Il Cav: «È colpa di Bersani Pensa al Pd, non al Paese»

Il Cav oggi al Colle per le consultazioni: "Da Bersani neanche una telefonata e poi pretende i nostri voti". E avvisa: "Se il loro obiettivo è la mia testa allora si torni alle urne"

Il Cav: «È colpa di Bersani Pensa al Pd, non al Paese»

Che il clima fosse esplosivo lo si era iniziato a capire verso metà pomeriggio. Qualche ora prima dell'arrivo di Bersani al Quirinale, infatti, Berlusconi aveva già messo in agenda di rientrare a Roma nella prima mattina di oggi, situazione decisamente inusuale trattandosi di un venerdì santo. Evidentemente, già prima che iniziasse il faccia a faccia tra il segretario del Pd e il capo dello Stato i contatti in corso avevano lasciato intendere che il Colle non ha alcuna intenzione di scavallare Pasqua. Rapido giro di consultazioni oggi, dunque. Con la delegazione congiunta di Pdl e Lega che sarà guidata dal Cavaliere, segno che l'ex premier vuole giocare la partita in prima persona. Per ribadire anche a Napolitano quanto detto al presidente incaricato in questi giorni. «La nostra linea è stata costruttiva e non cambierà», twitta a sera Alfano. Che aggiunge: «Bersani non è uscito dal vicolo cieco. Dobbiamo evitare che in quel vicolo finisca l'Italia. Domani incontreremo fiduciosi il presidente Napolitano».
Nella sostanza, insomma, Berlusconi è deciso a tirare dritto e non concedere nulla. Perché - ripete ai suoi - il problema non siamo noi ma la conventio ad excludendum di Bersani. Nonostante il ruolo di presidente incaricato - attacca il Cavaliere - ha continuato a comportarsi da segretario del Pd, trattandoci come appestati al punto di non farmi neanche una telefonata. «Non ha il tempo o la voglia di chiamarmi - aggiunge - eppoi si presta a quella penosa scena in diretta web con i capigruppo del M5S». Eppoi, insiste, «ha la pretesa di volere i nostri voti per dar vita al suo governo senza alcuna garanzia in cambio». «In-cre-di-bi-le», scandisce al suo interlocutore Berlusconi.
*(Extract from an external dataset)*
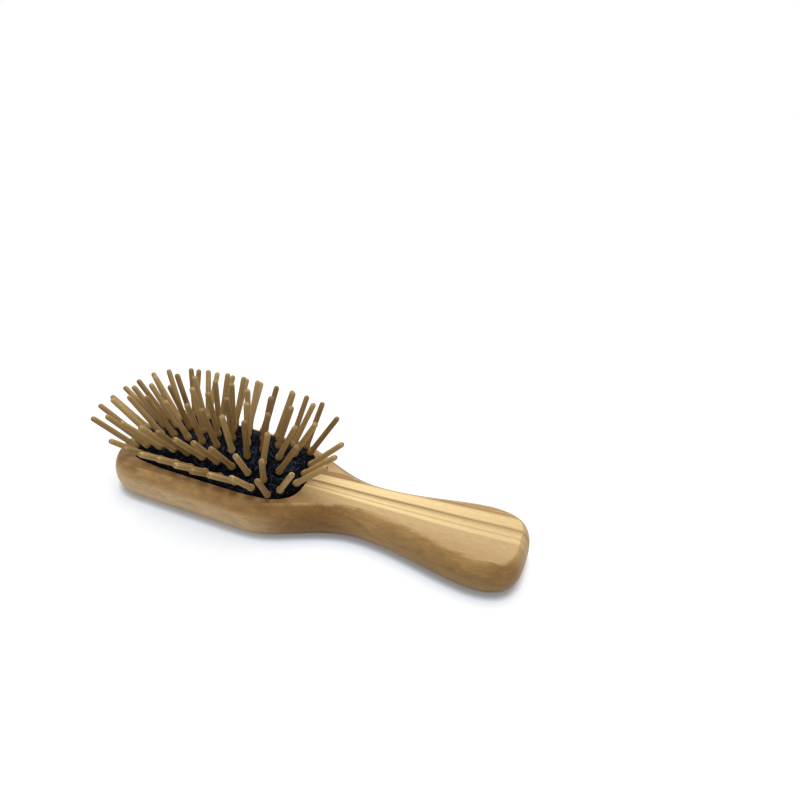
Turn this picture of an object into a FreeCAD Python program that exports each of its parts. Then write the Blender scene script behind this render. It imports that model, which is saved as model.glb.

Che considera Bersani «l'unico responsabile di questa situazione» perché «ha il grande torto di occuparsi solo degli interessi del Pd e non di quelli del Paese».
È ovvio che in questa situazione Berlusconi mai avrebbe potuto cedere. Anche perché qualche ammorbidimento dal Pdl c'è stato. Se inizialmente la posizione era quella di voler indicare Gianni Letta al Quirinale, a ieri si era arrivati ad una soluzione più soft: faccia il Pd una rosa di papabili di area centrodestra e il Pdl indicherà quello che gli è più gradito. Ma anche su questo - racconta chi ieri è stato in contatto con Arcore - la chiusura di Bersani è stata categorica.
Anche a Napolitano, dunque, oggi sarà ribadito lo stesso schema: o governo di larghe intese con dentro esponenti politici o l'intesa sul Quirinale. D'altra parte, è il ragionamento del Cavaliere, qualunque esecutivo senza il Pdl dentro o qualunque capo dello Stato indicato solo da Pd e Sel non farebbero altro che cercare di chiudere il ventennio berlusconiano: incandidabilità, conflitto d'interessi e chi più ne ha più ne metta. È questo il clima se Bersani sta finendo per andare a sbattere pur di non aprire uno spiraglio al Pdl. «Farebbero di tutto per farmi fuori, anche fisicamente», ripete in privato Berlusconi.
Ecco perché o dalle trattative l'ex premier può spuntare qualcosa di serio oppure è meglio niente. E se dovesse nascere un governo di minoranza il Pdl farebbe opposizione permanente, altrimenti subito al voto. Non è un caso che Berlusconi stia organizzando nel dettaglio la manifestazione del 13 aprile a Bari. L'obiettivo è raggiungere le 40mila presenze e «dimostrare che l'onda di piazza del Popolo non si ferma». Con un dettaglio.

A chi consigliava di tornare in piazza un po' più in là, magari a marzo, anche per avere più tempo per organizzarsi il Cavaliere ha risposto in maniera piuttosto eloquente: il 13 aprile va benissimo, dopo qualche giorno iniziano le votazioni del Parlamento per l'elezione del presidente della Repubblica. «Rappresentiamo un terzo dell'elettorato - spiegava qualche giorno fa Berlusconi - e se non vogliono farci dire la nostra durante il voto in Parlamento allora lo faremo in piazza».